Argentina left it late, but the Albiceleste live to fight another day at the World Cup thanks to a wonder strike from Leo Messi – here are the 5 lessons learned
Jorge Sampaoli insisted that Argentina’s World Cup started against Nigeria and their final group game was the first of five finals when quizzed by the media a day before the crucial game in Saint Petersburg.
If that were the case La Albiceleste put the pain of the previous four years behind them with a last-gasp victory but with France now lying ahead in the last 16, there is still much to ponder.
1 – Lionel Messi answers critics
The weight of being the world’s best player and Argentina’s saviour had taken its toll on Lionel Messi and despite carrying the nation to Russia it was the number ten’s missed penalty against Iceland and the forlorn look on his face before Croatia that made the headlines.
Against Nigeria, Messi’s World Cup began and aside from once more inspiring his side to victory, the Argentina captain ended his run of 662 minutes at the World Cup without a goal.
Messi’s fabulously taken strike was his first since he found the net against Nigeria in 2014, making half of all his World Cup goals against the Super Eagles.
2 – Ever Banega provides the perfect partner
Argentina’s midfield has been crying out for a creative passer capable of splitting defensive lines and although it remains a mystery as to why it took until the third group game for Jorge Sampaoli to turn to Ever Banega, the results were immediate.
The Sevilla schemer saw plenty of the ball during the opening 45 minutes and was constantly looking forward, aiming to find teammates in pockets of space.
The breakthrough came directly from this – Banega spotting the run of Messi, now able to look for those spaces behind rather than drop deep, and the ball was lofted with precision for the number ten to bring down and rifle into the net.
Banega’s continued place in the side is a must.
3 – Argentina change shape
Whether the decision was Sampaoli’s or the players or simply the result of an agreement following a frank discussion in the aftermath of the Croatia defeat, Argentina were improved.
Franco Armani was an assured presence in goal on his debut, the familiar back four was more comfortable than in Sampaoli’s three, Banega linked play as the side had craved and Angel Di Maria and Lionel Messi provided a sense of balance either side of Gonzalo Higuain.
At least for the opening 45 minutes. Things became ragged after the break but the system at least should be the one Argentina use going forward. Whether Mascherano, Di Maria and Higuain remain the best options in their specific roles is less clear but there were signs of progress.
Javier Mascherano no longer the dependable one
You can point to several worse cases of holding that have gone unpunished at this tournament but Javier Mascherano always ran the risk when he wrapped his arms around Leon Balogun at a corner.

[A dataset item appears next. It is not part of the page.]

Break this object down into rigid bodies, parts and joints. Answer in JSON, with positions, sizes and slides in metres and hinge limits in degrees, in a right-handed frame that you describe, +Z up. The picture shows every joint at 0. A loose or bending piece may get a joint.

However, it wasn’t only the penalty and the decline of Argentina’s once so dependable commander-in-chief has never been clearer. Barcelona knew that El Jefecito wasn’t a suitable number five almost ten years ago but Argentina still persist and with his passing way off against Nigeria, Mascherano almost proved costly.
As it was, the battle-hardened warrior ended the game with blood dropping from his face having given every last drop of sweat for the cause and that is all that Argentina will likely remember.
A united front
Even by Argentinian standards it has been a fraught week but the latest round of fighting with the nation’s gossip-mongering press appears to have further galvanised a group desperate to make amends of the consecutive final defeats over the past four years.
“We were sure that we were going to win this game,” Messi said after the match.
“It’s marvellous to have been able to win in this way. It’s a deserved happiness. I knew that God was with us and that he wasn’t going to let us go out.”
“This shirt is above everything.” Argentina may not have responded well tactically to Nigeria leveling but the spirit within the group at full time was clear.